=== Data provided ===
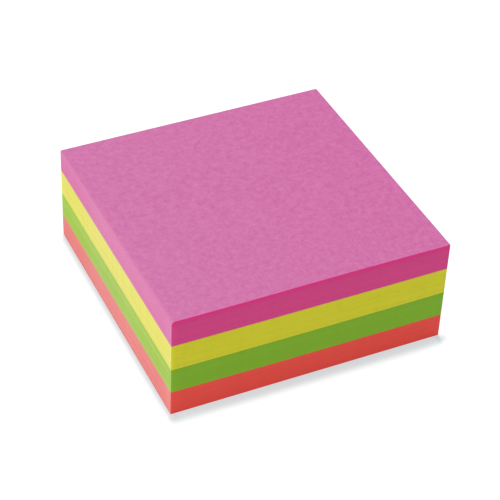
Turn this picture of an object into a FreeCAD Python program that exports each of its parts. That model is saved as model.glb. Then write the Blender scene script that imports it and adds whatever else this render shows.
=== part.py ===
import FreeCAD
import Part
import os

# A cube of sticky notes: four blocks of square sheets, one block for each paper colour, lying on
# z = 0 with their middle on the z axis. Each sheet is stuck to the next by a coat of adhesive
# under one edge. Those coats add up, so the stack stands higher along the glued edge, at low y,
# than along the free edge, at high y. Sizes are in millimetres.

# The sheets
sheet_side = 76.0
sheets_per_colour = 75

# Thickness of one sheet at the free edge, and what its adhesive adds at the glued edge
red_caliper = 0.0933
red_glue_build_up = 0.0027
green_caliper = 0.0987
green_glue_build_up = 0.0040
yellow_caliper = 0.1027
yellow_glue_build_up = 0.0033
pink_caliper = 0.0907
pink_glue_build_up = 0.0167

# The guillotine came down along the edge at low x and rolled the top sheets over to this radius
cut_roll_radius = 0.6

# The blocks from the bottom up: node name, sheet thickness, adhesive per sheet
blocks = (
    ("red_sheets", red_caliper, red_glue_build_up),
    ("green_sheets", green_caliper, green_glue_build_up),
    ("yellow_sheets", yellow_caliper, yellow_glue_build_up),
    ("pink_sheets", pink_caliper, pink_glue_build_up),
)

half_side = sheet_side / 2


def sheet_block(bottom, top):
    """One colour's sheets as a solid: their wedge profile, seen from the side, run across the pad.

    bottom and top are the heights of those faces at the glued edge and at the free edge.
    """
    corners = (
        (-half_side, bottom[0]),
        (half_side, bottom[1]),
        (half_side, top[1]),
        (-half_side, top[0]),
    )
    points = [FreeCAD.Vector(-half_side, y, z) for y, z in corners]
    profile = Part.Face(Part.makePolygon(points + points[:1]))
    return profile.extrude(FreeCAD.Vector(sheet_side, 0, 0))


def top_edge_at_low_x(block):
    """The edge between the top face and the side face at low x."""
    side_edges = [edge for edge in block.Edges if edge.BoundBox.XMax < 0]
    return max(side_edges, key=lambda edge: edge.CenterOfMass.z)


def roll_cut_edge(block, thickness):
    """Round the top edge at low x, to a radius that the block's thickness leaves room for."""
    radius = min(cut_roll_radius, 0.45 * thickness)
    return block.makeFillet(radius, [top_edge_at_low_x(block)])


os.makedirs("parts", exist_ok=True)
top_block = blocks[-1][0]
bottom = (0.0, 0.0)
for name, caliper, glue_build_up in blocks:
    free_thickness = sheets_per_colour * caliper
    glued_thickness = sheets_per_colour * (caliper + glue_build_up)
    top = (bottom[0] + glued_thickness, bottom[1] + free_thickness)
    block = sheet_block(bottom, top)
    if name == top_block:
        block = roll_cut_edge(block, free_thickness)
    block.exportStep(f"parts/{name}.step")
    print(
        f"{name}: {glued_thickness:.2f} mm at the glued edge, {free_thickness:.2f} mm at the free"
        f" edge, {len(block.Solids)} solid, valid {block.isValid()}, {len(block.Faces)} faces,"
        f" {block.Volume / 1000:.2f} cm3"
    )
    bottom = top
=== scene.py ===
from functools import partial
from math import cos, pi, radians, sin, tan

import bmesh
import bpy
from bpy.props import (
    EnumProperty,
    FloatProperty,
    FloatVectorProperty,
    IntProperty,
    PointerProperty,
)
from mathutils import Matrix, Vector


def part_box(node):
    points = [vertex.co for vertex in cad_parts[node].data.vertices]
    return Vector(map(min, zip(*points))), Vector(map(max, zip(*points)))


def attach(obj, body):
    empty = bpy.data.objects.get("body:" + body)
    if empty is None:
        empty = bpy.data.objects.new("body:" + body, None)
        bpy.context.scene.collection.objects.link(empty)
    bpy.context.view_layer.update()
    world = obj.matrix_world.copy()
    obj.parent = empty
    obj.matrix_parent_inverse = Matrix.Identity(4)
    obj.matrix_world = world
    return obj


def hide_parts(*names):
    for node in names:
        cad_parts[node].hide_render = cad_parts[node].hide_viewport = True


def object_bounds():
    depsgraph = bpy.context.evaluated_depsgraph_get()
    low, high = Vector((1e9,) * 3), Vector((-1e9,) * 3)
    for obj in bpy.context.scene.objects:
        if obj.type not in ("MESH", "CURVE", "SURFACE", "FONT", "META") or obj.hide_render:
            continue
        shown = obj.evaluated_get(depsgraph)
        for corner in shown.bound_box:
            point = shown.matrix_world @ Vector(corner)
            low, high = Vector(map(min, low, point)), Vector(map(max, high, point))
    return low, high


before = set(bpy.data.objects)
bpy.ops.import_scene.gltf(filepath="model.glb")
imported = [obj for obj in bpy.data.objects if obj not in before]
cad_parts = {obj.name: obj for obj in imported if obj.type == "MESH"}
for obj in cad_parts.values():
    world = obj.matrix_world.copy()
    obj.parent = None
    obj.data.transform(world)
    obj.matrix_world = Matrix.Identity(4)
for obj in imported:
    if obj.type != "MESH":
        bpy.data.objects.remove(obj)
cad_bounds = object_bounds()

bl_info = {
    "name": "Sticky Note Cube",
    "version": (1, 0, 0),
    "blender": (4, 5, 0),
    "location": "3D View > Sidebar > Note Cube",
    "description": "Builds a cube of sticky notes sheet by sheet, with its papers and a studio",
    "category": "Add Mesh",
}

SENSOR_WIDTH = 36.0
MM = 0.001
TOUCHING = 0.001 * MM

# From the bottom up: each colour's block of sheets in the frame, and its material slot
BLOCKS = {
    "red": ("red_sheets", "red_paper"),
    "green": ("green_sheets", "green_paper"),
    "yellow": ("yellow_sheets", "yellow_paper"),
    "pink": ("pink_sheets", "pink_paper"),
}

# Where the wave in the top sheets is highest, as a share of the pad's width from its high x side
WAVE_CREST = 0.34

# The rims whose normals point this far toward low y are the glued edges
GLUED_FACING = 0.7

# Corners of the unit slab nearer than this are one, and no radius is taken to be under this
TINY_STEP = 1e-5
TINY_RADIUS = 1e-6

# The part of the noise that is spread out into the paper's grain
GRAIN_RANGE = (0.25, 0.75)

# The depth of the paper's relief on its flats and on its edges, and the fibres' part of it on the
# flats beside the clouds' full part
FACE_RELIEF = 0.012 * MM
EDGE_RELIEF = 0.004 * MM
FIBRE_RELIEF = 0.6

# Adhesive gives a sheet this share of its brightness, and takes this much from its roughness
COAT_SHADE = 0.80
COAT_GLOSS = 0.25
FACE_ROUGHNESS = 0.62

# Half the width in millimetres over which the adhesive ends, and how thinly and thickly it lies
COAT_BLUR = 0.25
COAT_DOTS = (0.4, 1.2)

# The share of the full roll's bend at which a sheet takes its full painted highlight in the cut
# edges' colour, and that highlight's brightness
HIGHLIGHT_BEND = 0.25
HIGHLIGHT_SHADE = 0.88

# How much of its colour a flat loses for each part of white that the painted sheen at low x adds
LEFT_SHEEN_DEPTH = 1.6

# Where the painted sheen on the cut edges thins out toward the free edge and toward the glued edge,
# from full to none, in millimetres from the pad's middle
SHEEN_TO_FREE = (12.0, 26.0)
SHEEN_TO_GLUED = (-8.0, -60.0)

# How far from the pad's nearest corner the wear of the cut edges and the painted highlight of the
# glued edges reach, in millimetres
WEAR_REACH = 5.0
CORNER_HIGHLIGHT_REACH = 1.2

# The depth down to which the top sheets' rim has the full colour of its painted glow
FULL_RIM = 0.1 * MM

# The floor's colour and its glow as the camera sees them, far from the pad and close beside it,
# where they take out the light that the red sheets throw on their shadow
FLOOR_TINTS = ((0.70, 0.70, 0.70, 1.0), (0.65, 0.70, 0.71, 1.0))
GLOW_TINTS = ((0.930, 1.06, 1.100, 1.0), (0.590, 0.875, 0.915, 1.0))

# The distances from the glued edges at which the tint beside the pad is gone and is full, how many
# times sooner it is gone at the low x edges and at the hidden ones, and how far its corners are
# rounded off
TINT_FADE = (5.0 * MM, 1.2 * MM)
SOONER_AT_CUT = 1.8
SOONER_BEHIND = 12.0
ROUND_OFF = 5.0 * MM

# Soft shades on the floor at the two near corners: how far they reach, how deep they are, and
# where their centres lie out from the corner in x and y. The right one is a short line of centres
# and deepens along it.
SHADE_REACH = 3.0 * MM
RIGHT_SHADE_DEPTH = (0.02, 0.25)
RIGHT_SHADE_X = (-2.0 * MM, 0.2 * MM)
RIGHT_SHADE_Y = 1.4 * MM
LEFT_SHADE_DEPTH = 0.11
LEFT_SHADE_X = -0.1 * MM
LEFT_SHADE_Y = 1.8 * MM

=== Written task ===
Begin at the line containing "point = shown.matrix_world", end at the line containing "TOUCHING = 0.001 * MM", and reproduce every line in that range exactly, both ends included.

=== Exercise result ===
            point = shown.matrix_world @ Vector(corner)
            low, high = Vector(map(min, low, point)), Vector(map(max, high, point))
    return low, high


before = set(bpy.data.objects)
bpy.ops.import_scene.gltf(filepath="model.glb")
imported = [obj for obj in bpy.data.objects if obj not in before]
cad_parts = {obj.name: obj for obj in imported if obj.type == "MESH"}
for obj in cad_parts.values():
    world = obj.matrix_world.copy()
    obj.parent = None
    obj.data.transform(world)
    obj.matrix_world = Matrix.Identity(4)
for obj in imported:
    if obj.type != "MESH":
        bpy.data.objects.remove(obj)
cad_bounds = object_bounds()

bl_info = {
    "name": "Sticky Note Cube",
    "version": (1, 0, 0),
    "blender": (4, 5, 0),
    "location": "3D View > Sidebar > Note Cube",
    "description": "Builds a cube of sticky notes sheet by sheet, with its papers and a studio",
    "category": "Add Mesh",
}

SENSOR_WIDTH = 36.0
MM = 0.001
TOUCHING = 0.001 * MM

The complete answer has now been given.